What is a Topic?

A topic is a stored query expression written in the Verity Query Language (VQL). A topic models a concept of interest, which is used as the definition for a category. When a topic is evaluated against a set of documents, the Verity search engine identifies the subset of the documents that match the concept that the topic represents.

Consider the following scenario:

You can use the VQL expression GM <OR> Ford <OR> Chrysler to model the concept “North American car manufacturers.” When this expression is evaluated on a set of newspaper articles, the Verity search engine selects all articles that mention GM, Ford, or Chrysler as matching the concept “North American car manufacturers.”

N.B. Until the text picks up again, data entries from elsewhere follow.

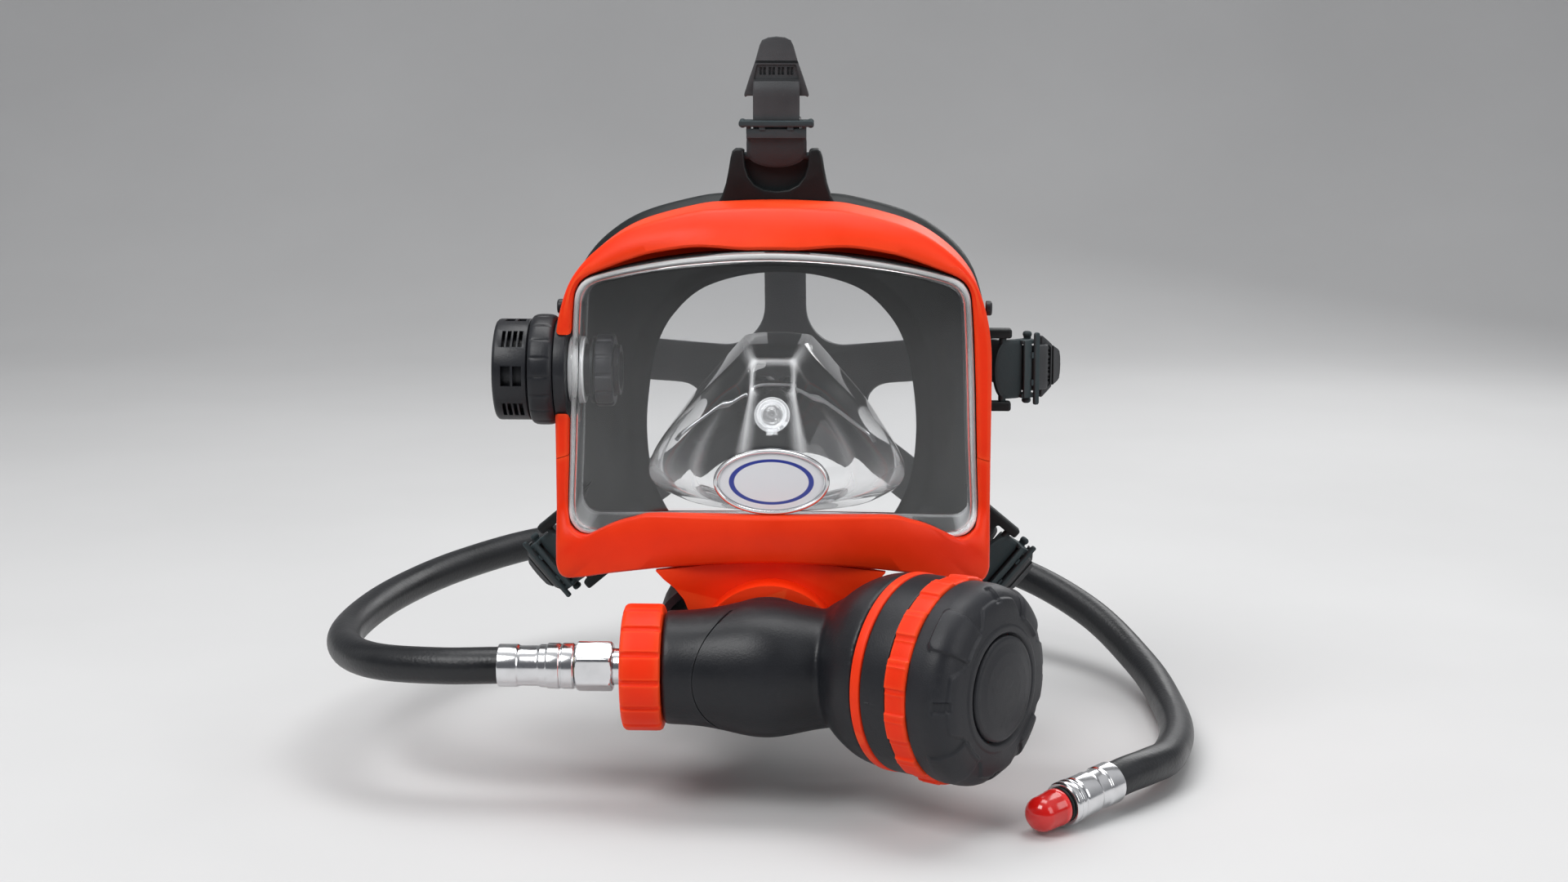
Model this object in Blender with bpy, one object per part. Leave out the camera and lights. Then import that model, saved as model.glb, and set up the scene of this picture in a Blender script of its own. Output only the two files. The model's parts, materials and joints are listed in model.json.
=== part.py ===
"""Full face diving mask with side mounted second stage regulator, low pressure hose and head harness.

Every piece is its own object.  Shapes are laid out in millimetres in the mask's layout
frame (X to the wearer's left, -Y to the front, +Z up, zero at the visor centre) and are
placed in metres with the world origin under the middle of the bounding box.
"Station" means a distance along the axis that a piece is turned about.
"""
import math

import bmesh
import bpy
import numpy as np
from mathutils import Matrix, Vector

for old_object in list(bpy.data.objects):
    bpy.data.objects.remove(old_object, do_unlink=True)

# ---------------------------------------------------------------- driving dimensions (mm)
LAYOUT_ORIGIN = (-5.6, 53.5, -165.9)   # layout point that becomes the world origin
METRES_PER_MM = 0.001
SHARP_ANGLE = math.radians(35.0)

X_AXIS = (1, 0, 0)
Y_AXIS = (0, 1, 0)
Z_AXIS = (0, 0, 1)
RIGHT = (-1, 0, 0)
DOWN = (0, 0, -1)

FRAME_HALF_W = 93.8
FRAME_SEAM_Z = -28.0              # where upper and lower frame halves meet
FRAME_BACK_Y = 30.0
VISOR_FRONT_Y = -30.0             # foremost point of the visor
VISOR_EDGE_Y = -14.0              # visor front at its side corners
VISOR_CORNER_X = 88.0
VISOR_BACK_Y = 24.0
VISOR_T = 2.8
ABV = (0.0, 3.0, 9.0)             # point on the ambient valve axis, which runs along X
REG_Y, REG_Z = -60.0, -107.0      # regulator tube axis, which runs along X
REG = (0.0, REG_Y, REG_Z)
OUTLET = (0, 0, REG_Z)            # the regulator's outlet axis runs along Y through here
DRUM_ANGLE = math.radians(34.0)   # drum axis, turned forward from +X
DRUM_AXIS = (math.cos(DRUM_ANGLE), -math.sin(DRUM_ANGLE), 0.0)
DRUM_START = (30.0, -51.0, -105.0)


# ---------------------------------------------------------------- materials
def material(name, color, roughness, metallic=0.0, transmission=0.0):
    mat = bpy.data.materials.new(name)
    mat.use_nodes = True
    shader = mat.node_tree.nodes["Principled BSDF"]
    shader.inputs["Base Color"].default_value = (*color, 1.0)
    shader.inputs["Roughness"].default_value = roughness
    shader.inputs["Metallic"].default_value = metallic
    shader.inputs["Transmission Weight"].default_value = transmission
    mat.diffuse_color = (*color, 1.0)
    return mat


ORANGE = material("orange_plastic", color=(0.86, 0.085, 0.02), roughness=0.42)
CLEAR = material("clear_plastic", color=(0.95, 0.97, 0.98), roughness=0.05, transmission=1.0)
RUBBER = material("black_rubber", color=(0.035, 0.036, 0.038), roughness=0.6)
BLACK = material("black_plastic", color=(0.03, 0.031, 0.034), roughness=0.45)
CHROME = material("chrome", color=(0.80, 0.81, 0.82), roughness=0.12, metallic=1.0)
STEEL = material("brushed_steel", color=(0.62, 0.63, 0.64), roughness=0.3, metallic=1.0)
BRASS = material("brass", color=(0.72, 0.55, 0.24), roughness=0.25, metallic=1.0)
WHITE = material("white_plastic", color=(0.82, 0.83, 0.84), roughness=0.4)
SILICONE = material("grey_silicone", color=(0.30, 0.31, 0.32), roughness=0.5)
RED = material("red_cap", color=(0.75, 0.02, 0.015), roughness=0.2)
BADGE = material("badge_enamel", color=(0.10, 0.14, 0.22), roughness=0.3)
HOSE = material("hose_rubber", color=(0.028, 0.029, 0.032), roughness=0.5)
GUIDE = material("guide", color=(0.5, 0.5, 0.5), roughness=0.5)


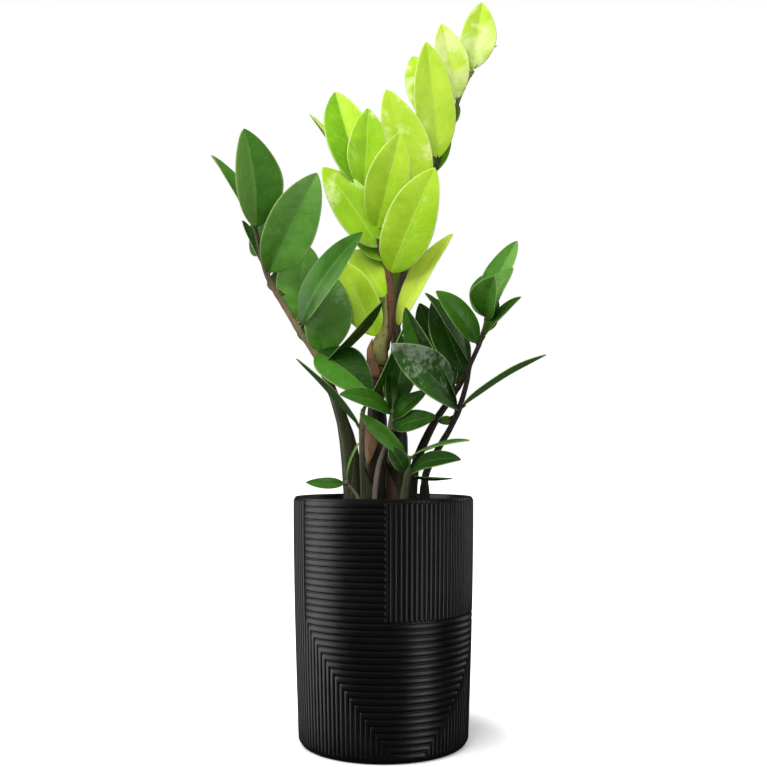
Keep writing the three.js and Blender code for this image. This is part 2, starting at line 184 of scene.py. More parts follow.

Topics can be combined using VQL operators to create more complex topic definitions. For example, you might combine the concept “North American car manufacturers” with “European car manufacturers” (another VQL expression). By combining these topics and applying <NOT> to the concepts, you could perhaps create a new topic definition corresponding to the concept “Asian car manufacturers.” (This definition assumes no South American or Australian car manufacturers.)


You can also use sophisticated non-Boolean VQL operators.



Note   In a realistic topic, you would use more powerful VQL operators, such as the <ACCRUE> operator instead of <OR>. VQL also has a role in advanced searching; however, a discussion of VQL is beyond the scope of this book. For information about VQL, see the Verity Query Language and Topic Guide.


Using individual topics or combining topics you can create category definition rules that are used to decide whether a document belongs to the category. There are several techniques for constructing topics, ranging from domain expertise to the use of automated machine learning techniques. Topics can be combined regardless of how they have been created. One advantage of combining topics is that it allows a gradual build-up in such a way that basic topics can be shared between multiple higher-level topics.